Taragüi Con Palo is the most popular yerba mate in Argentina — and I understand why. Most of the people in Argentina do not treat mate as something sophisticated and gourmet. For them mate is something that they are used to drink every day during work or lunch and they are looking for something that will give them all the benefits of mate but at the same time will not distract them with bright and unusual flavors. Taragüi Con Palo is created for quick and simple drinking when the last think that you care about — is the flavor of your mate. I respect that, although I prefer more complex yerba mate.
All Taragüi yerba mate cuts have similar distinct strong smell of dried plums and raw cigarette tobacco. Other than that, the nose is pretty simple and flat — I cannot distinguish other notes.
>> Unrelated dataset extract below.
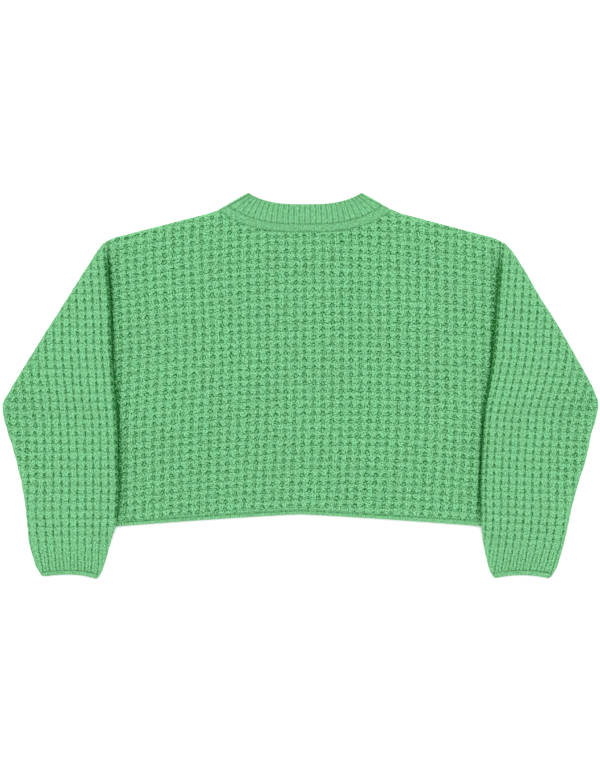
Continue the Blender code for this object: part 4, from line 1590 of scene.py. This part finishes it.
class SWEATER_OT_sleeves(bpy.types.Operator):
    """Build both folded sleeves, with their cuff edgings"""

    bl_idname = "sweater.sleeves"
    bl_label = "Sleeves"

    def execute(self, context):
        knit = context.scene.sweater_knit
        waffle = yarn_material("knitted_waffle", waffle_pattern)
        plain = yarn_material("knitted_plain", plain_pattern)
        for side in SIDES:
            sleeve = add_sleeve(side, knit.sleeve_column, knit.sleeve_row)
            raise_relief(sleeve, waffle)
            finished(sleeve, f"sleeve_{side}")
            cuff = add_cuff(side)
            cuff.data.materials.append(plain)
            finished(cuff, f"cuff_{side}")
        return {"FINISHED"}


class SWEATER_OT_neck(bpy.types.Operator):
    """Build the ribbed neckband and its plain edging"""

    bl_idname = "sweater.neck"
    bl_label = "Neck"

    def execute(self, context):
        knit = context.scene.sweater_knit
        band = add_neckband(knit.rib_groove)
        band.data.materials.append(yarn_material("knitted_ribs", rib_pattern))
        finished(band, "neckband")
        edging = add_neck_edging()
        edging.data.materials.append(yarn_material("knitted_plain", plain_pattern))
        finished(edging, "neck_edging")
        return {"FINISHED"}


class SWEATER_OT_linking(bpy.types.Operator):
    """Build the linking stitches along the edgings"""

    bl_idname = "sweater.linking"
    bl_label = "Linking stitches"

    def execute(self, context):
        add_linking("neck_linking", [neck_seam(*seam) for seam in NECK_SEAMS])
        add_linking("hem_linking", [hem_seam(BACK_BOTTOM + HEM_SEAM_LEVEL)])
        add_linking("cuff_linking", [cuff_seam(side) for side in SIDES])
        return {"FINISHED"}


class SWEATER_OT_stage(bpy.types.Operator):
    """Build the floor, light and camera"""

    bl_idname = "sweater.stage"
    bl_label = "Stage"

    def execute(self, context):
        stage = context.scene.sweater_stage
        mesh = bpy.data.meshes.new("floor")
        corners = [(-1, -1), (1, -1), (1, 1), (-1, 1)]
        mesh.from_pydata([(FLOOR_HALF * x, FLOOR_HALF * y, FLOOR_LEVEL) for x, y in corners],
                         [], [(0, 1, 2, 3)])
        floor = placed("floor", mesh)
        paint = bpy.data.materials.new("pale_floor")
        paint.use_nodes = True
        fill(paint.node_tree, paint.node_tree.nodes["Principled BSDF"].inputs, {
            "Base Color": (*stage.floor, 1.0),
            "Roughness": 0.9,
            "Specular IOR Level": 0.1,
        })
        mesh.materials.append(paint)
        lamp = bpy.data.lights.new("overhead", "AREA")
        lamp.shape = "SQUARE"
        lamp.size = LAMP_SIZE
        lamp.energy = stage.light_power
        overhead = placed("overhead", lamp)
        overhead.location = LAMP_PLACE
        overhead.rotation_euler = (-np.arctan2(*LAMP_PLACE[1:]), 0.0, 0.0)
        world = bpy.data.worlds.new("surround")
        world.use_nodes = True
        fill(world.node_tree, world.node_tree.nodes["Background"].inputs,
             {"Color": WHITE, "Strength": stage.surround})
        context.scene.world = world
        context.scene.view_settings.view_transform = "Standard"
        lens = bpy.data.cameras.new("camera")
        lens.lens = stage.lens
        lens.sensor_fit = "AUTO"
        lens.sensor_width = SENSOR
        camera = placed("camera", lens)
        distance = stage.view_height * stage.lens / SENSOR
        camera.location = (AIM[0], AIM[1], distance + AIM[2])
        context.scene.camera = camera
        return {"FINISHED"}


class SWEATER_PT_pieces(bpy.types.Panel):
    """Pieces of the sweater"""

    bl_label = "Sweater"
    bl_idname = "SWEATER_PT_pieces"
    bl_space_type = "VIEW_3D"
    bl_region_type = "UI"
    bl_category = "Sweater"

    def draw(self, context):
        for group in ("sweater_knit", "sweater_yarn", "sweater_stage"):
            settings = getattr(context.scene, group)
            box = self.layout.box()
            for name in settings.__annotations__:
                box.prop(settings, name)
        for piece in OPERATORS:
            self.layout.operator(piece.bl_idname)


GROUPS = {
    "sweater_knit": SweaterKnit,
    "sweater_yarn": SweaterYarn,
    "sweater_stage": SweaterStage,
}
OPERATORS = (
    SWEATER_OT_body,
    SWEATER_OT_sleeves,
    SWEATER_OT_neck,
    SWEATER_OT_linking,
    SWEATER_OT_stage,
)


def register():
    """Add the sweater's settings, operators and panel."""
    for name, group in GROUPS.items():
        bpy.utils.register_class(group)
        setattr(bpy.types.Scene, name, bpy.props.PointerProperty(type=group))
    for piece in (*OPERATORS, SWEATER_PT_pieces):
        bpy.utils.register_class(piece)


def unregister():
    """Remove them again."""
    for piece in (SWEATER_PT_pieces, *reversed(OPERATORS)):
        bpy.utils.unregister_class(piece)
    for name, group in reversed(GROUPS.items()):
        delattr(bpy.types.Scene, name)
        bpy.utils.unregister_class(group)


def main():
    """Build the whole sweater and its stage."""
    register()
    bpy.ops.sweater.body()
    bpy.ops.sweater.sleeves()
    bpy.ops.sweater.neck()
    bpy.ops.sweater.linking()
    bpy.ops.sweater.stage()


if __name__ == "__main__":
    main()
Taragüi Con Palo has a relatively fine cut for Argentine yerba mate, with low amount of powder. There are not too many and not too much stems in this con palo yerba mate, and they are grounded more finely than usual, just like leaves. Color of Taragüi Con Palo yerba mate I would describe as rich dark green.
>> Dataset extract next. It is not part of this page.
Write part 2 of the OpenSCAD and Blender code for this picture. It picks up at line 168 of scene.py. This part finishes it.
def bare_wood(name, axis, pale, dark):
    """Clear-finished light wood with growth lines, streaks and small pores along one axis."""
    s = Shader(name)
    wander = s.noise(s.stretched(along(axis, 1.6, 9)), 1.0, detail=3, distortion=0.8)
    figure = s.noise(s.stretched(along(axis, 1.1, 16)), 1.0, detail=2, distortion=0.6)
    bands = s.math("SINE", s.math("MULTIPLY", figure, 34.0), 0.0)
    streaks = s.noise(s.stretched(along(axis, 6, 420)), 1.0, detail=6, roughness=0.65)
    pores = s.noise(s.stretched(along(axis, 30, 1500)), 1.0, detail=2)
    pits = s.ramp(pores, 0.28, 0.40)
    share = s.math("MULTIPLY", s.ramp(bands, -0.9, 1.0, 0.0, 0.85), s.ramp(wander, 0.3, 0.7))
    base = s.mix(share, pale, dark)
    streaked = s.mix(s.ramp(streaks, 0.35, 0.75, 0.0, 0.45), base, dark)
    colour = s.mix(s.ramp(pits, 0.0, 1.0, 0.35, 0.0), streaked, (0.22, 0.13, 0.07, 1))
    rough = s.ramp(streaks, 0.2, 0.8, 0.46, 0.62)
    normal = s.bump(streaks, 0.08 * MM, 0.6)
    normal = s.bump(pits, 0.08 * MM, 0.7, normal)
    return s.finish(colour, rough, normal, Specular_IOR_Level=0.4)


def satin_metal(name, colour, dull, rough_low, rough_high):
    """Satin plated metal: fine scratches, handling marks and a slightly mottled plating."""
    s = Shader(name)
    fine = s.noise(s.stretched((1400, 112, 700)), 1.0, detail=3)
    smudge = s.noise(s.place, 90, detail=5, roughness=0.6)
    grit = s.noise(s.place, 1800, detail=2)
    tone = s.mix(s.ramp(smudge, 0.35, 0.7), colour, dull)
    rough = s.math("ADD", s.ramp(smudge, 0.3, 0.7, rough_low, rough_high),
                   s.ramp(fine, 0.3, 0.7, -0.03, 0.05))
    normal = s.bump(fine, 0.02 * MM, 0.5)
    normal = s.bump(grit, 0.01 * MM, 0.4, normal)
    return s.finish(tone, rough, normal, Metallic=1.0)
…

I don’t think that it matters what water temperature to use when it comes to preparing Taragüi Con Palo — the flavors are simple and it will be hard to mess them up with very hot water. However I would suggest to stay away from drinking this mate cold — Taragüi Con Palo is not designed for tereré.
Most convenient way to get ideal water temperature is to use an electric kettle or a stovetop kettle with temperature control. If you prefer traditional kettle you can use a infrared thermometer or a food thermometer .
The first pour of hot water completely changes the smell of Taragüi Con Palo. Prunes and tobacco step aside and let the burned cookie dough dominate the aroma. This smell tranfers to the taste of this mate along with tobacco, and I also start to notice the bitterness of wormwood plant and flavor of rye bread crust. Surprisingly for me, I didn’t notice any grassy flavors and Taragüi Con Palo was not as sweet as Piporé Con Palo. Overall I would describe it as a light-bodied mate, or between light and medium body.
Taragüi Con Palo has a short, slightly bitter aftertaste, with hints of tobacco.
On average I could get around 15 refills with this mate, which is not that bad, considering the simplicity of its flavor.
The last thing you want while drinking mate is to constantly re-heat your water or add more ice to it. No matter if it's hot mate or cold tereré, use a vacuum bottle or a very popular in South America mate thermos with sprout.
I didn’t feel more energized after drinking Taragüi Con Palo — this mate seems to me more soothing and relaxing than energizing. I would prefer to drink it in the afternoon or in the evening.